## Ingest constructor.json file


#### Step 1 - Read the JSON file using the spark dataframe reader

In [0]:
constructor_schema = "constructorId INT, constructorRef STRING, name STRING, nationality STRING, url STRING"

In [0]:
constructor_df = spark.read.format("json")\
                           .schema(schema=constructor_schema)\
                           .load("/mnt/tideformula1dl/raw/constructors.json")


#### Step 2 - Drop unwanted columns from the dataframe

In [0]:
from pyspark.sql.functions import col

In [0]:
constructor_dropped_df = constructor_df.drop(col('url'))

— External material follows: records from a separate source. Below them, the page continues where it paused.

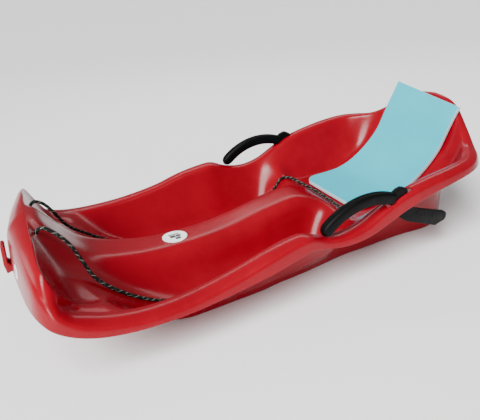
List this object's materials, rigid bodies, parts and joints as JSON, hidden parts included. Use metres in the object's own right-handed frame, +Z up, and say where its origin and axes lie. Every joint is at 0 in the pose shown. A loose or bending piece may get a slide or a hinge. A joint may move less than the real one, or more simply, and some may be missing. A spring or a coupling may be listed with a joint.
{
  "type": "bob sledge",
  "caption": "Moulded plastic bob sledge with a blunt upswept nose, raised seat and backrest, hand brakes at the sides, a tow rope and a foam seat pad.",
  "frame": {"origin": "centre of the footprint of the whole sledge, on the ground", "axes": "+X forward to the nose, +Y to the rider's left, +Z up"},
  "size_m": [0.9854, 0.4768, 0.2669],
  "materials": {
    "shell": "moulded polyethylene, glossy",
    "lever": "moulded nylon, fine grain",
    "pin": "zinc plated",
    "rope": "braided polypropylene with light flecks",
    "foam": "closed-cell foam, matt",
    "label": "printed vinyl"
  },
  "bodies": {
    "sledge": {"shell": "shell", "pivot_pin_left": "pin", "pivot_pin_right": "pin", "tow_rope": "rope", "rope_knot_left": "rope", "rope_knot_right": "rope", "seat_pad": "foam", "hump_label": "label", "nose_label_left": "label", "nose_label_right": "label"},
    "lever_left": {"brake_lever_left": "lever"},
    "lever_right": {"brake_lever_right": "lever"}
  },
  "joints": [
    {"name": "brake_left", "type": "hinge", "parent": "sledge", "child": "lever_left", "pos_m": [-0.19471, 0.2091, 0.13996], "axis": [0, -1, 0], "range_deg": [0, 55]},
    {"name": "brake_right", "type": "hinge", "parent": "sledge", "child": "lever_right", "pos_m": [-0.19471, -0.2091, 0.13996], "axis": [0, -1, 0], "range_deg": [0, 55]}
  ]
}
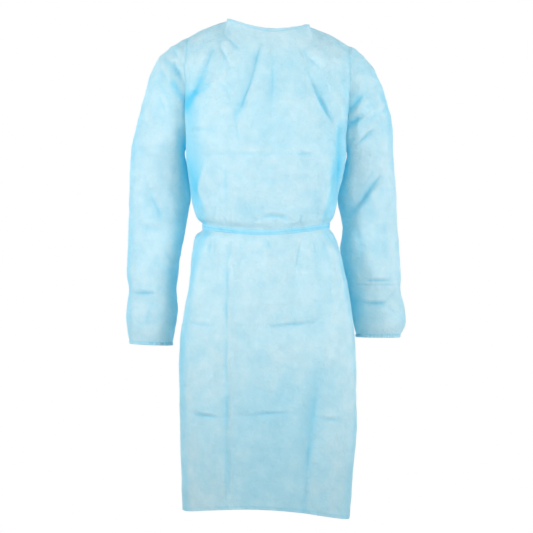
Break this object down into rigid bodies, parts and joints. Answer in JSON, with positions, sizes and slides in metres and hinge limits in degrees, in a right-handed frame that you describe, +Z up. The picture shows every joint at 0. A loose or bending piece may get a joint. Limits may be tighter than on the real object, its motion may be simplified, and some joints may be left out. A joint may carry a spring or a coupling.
{
  "type": "procedure gown",
  "caption": "Long-sleeved disposable procedure gown of pale blue non-woven cloth, in its hollow worn form, tied behind at neck and waist, with gathered cuffs.",
  "frame": {"origin": "between the wearer's shoulders, at the height of the shoulder seams' outer ends, where the wearer's shoulders carry the gown", "axes": "+Z up along the gown from hem to neck, -Y the way its front faces, +X the wearer's left"},
  "size_m": [0.6462, 0.2761, 1.1411],
  "materials": {
    "nonwoven_cloth": "matte spunbonded non-woven, slightly sheer",
    "nonwoven_band": "matte spunbonded non-woven, folded double"
  },
  "bodies": {
    "root": {"front_panel": "nonwoven_cloth", "back_panel_left": "nonwoven_cloth", "back_panel_right": "nonwoven_cloth", "sleeve_left": "nonwoven_cloth", "sleeve_right": "nonwoven_cloth", "cuff_left": "nonwoven_band", "cuff_right": "nonwoven_band", "neck_binding": "nonwoven_band", "waist_belt": "nonwoven_band", "neck_knot": "nonwoven_band", "belt_knot": "nonwoven_band", "neck_tie_left": "nonwoven_band", "neck_tie_right": "nonwoven_band", "belt_tie_left": "nonwoven_band", "belt_tie_right": "nonwoven_band"}
  },
  "joints": []
}
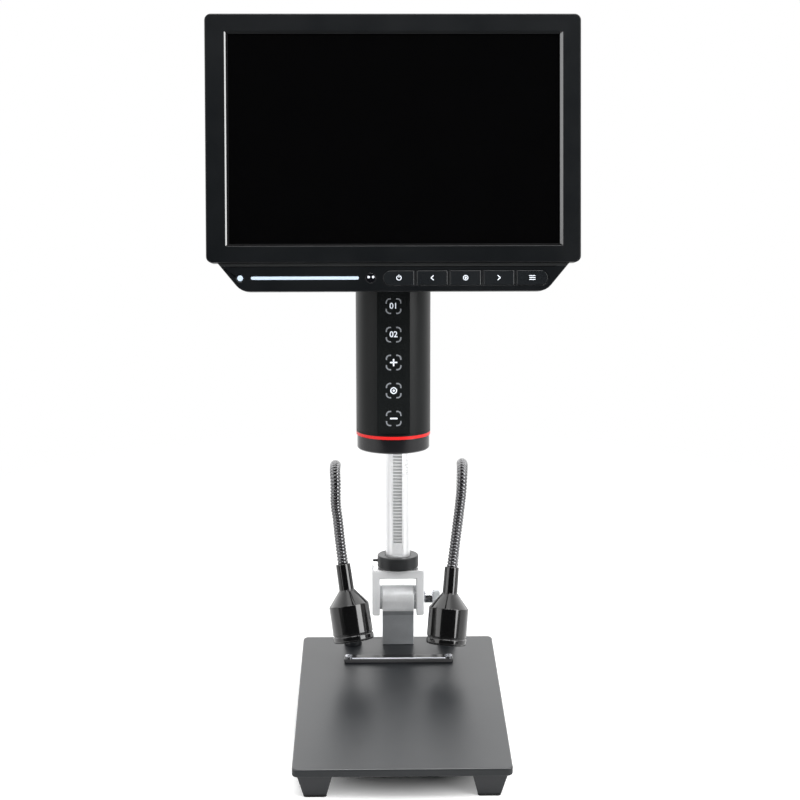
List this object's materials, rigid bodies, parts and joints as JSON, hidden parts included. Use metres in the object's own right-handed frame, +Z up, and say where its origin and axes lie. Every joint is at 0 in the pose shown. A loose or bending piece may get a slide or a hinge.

#### Step 3 - Rename columns and add ingestion date

In [0]:
from pyspark.sql.functions import current_timestamp

constructor_final_df = constructor_dropped_df.withColumnRenamed("constructorId","constructor_id")\
                                             .withColumnRenamed("constructorRef","constructor_ref")\
                                             .withColumn("ingestion_date",current_timestamp())


#### Step 4 - Write output to parquet file

In [0]:
constructor_final_df.write.mode("overwrite").format("parquet").saveAsTable("f1_processed.constructors")

In [0]:
dbutils.notebook.exit("Success")